§ **SET TASK**
Gather each line in the entries that includes the string "loose".

§ **GIVEN INFORMATION**
********

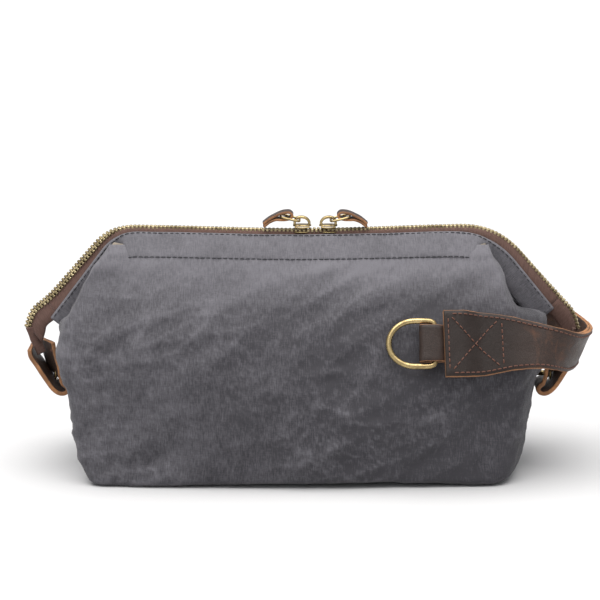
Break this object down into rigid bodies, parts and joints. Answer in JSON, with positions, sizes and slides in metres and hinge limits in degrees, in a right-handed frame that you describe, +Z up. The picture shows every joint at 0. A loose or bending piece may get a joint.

********

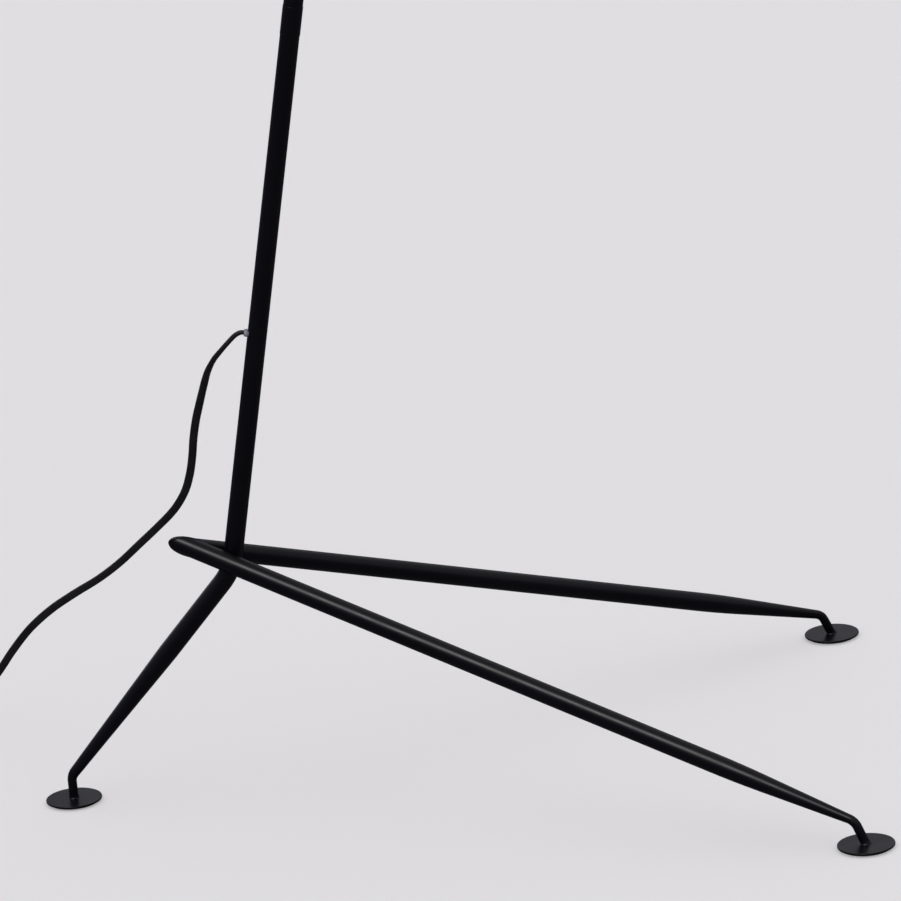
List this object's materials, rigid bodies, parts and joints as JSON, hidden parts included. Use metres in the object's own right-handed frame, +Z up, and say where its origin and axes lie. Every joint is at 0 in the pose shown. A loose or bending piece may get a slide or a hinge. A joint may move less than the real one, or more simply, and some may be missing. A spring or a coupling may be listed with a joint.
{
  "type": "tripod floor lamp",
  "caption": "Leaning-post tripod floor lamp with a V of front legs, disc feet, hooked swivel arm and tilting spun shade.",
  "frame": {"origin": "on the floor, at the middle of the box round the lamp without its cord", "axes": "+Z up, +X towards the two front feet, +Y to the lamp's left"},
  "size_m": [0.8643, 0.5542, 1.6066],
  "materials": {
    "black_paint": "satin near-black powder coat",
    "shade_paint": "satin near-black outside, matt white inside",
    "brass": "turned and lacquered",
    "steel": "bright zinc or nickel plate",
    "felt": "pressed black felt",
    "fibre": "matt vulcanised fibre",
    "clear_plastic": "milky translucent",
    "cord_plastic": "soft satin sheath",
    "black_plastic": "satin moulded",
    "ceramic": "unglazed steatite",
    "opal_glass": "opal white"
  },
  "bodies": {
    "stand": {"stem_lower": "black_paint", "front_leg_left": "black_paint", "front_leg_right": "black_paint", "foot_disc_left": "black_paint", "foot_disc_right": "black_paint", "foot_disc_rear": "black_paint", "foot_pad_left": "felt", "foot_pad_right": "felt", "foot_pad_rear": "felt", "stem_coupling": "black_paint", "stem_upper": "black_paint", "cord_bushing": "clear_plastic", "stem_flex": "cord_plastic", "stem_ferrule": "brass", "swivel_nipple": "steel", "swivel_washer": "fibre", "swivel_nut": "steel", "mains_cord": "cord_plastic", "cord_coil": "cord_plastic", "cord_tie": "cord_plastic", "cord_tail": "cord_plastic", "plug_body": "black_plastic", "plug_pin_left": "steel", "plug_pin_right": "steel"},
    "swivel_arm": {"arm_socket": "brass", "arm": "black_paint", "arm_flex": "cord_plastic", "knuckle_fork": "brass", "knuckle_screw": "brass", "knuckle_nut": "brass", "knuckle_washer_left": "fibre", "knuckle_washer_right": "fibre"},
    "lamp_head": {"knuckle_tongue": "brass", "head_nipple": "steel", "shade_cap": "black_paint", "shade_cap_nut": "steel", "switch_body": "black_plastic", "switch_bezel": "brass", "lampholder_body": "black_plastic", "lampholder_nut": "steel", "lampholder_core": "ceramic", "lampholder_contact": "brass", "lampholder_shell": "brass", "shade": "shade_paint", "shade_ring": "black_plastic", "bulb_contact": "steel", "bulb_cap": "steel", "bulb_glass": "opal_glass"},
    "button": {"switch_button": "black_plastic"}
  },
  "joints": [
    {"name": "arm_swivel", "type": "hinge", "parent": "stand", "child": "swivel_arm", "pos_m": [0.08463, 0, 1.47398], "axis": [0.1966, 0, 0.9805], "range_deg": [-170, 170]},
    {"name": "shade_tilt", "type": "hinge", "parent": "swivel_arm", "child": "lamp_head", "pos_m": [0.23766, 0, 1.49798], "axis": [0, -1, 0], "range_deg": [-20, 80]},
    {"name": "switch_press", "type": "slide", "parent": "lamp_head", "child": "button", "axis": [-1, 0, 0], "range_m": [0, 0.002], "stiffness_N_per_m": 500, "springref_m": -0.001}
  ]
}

********

§ **PROBLEM SOLUTION**
Break this object down into rigid bodies, parts and joints. Answer in JSON, with positions, sizes and slides in metres and hinge limits in degrees, in a right-handed frame that you describe, +Z up. The picture shows every joint at 0. A loose or bending piece may get a joint.
List this object's materials, rigid bodies, parts and joints as JSON, hidden parts included. Use metres in the object's own right-handed frame, +Z up, and say where its origin and axes lie. Every joint is at 0 in the pose shown. A loose or bending piece may get a slide or a hinge. A joint may move less than the real one, or more simply, and some may be missing. A spring or a coupling may be listed with a joint.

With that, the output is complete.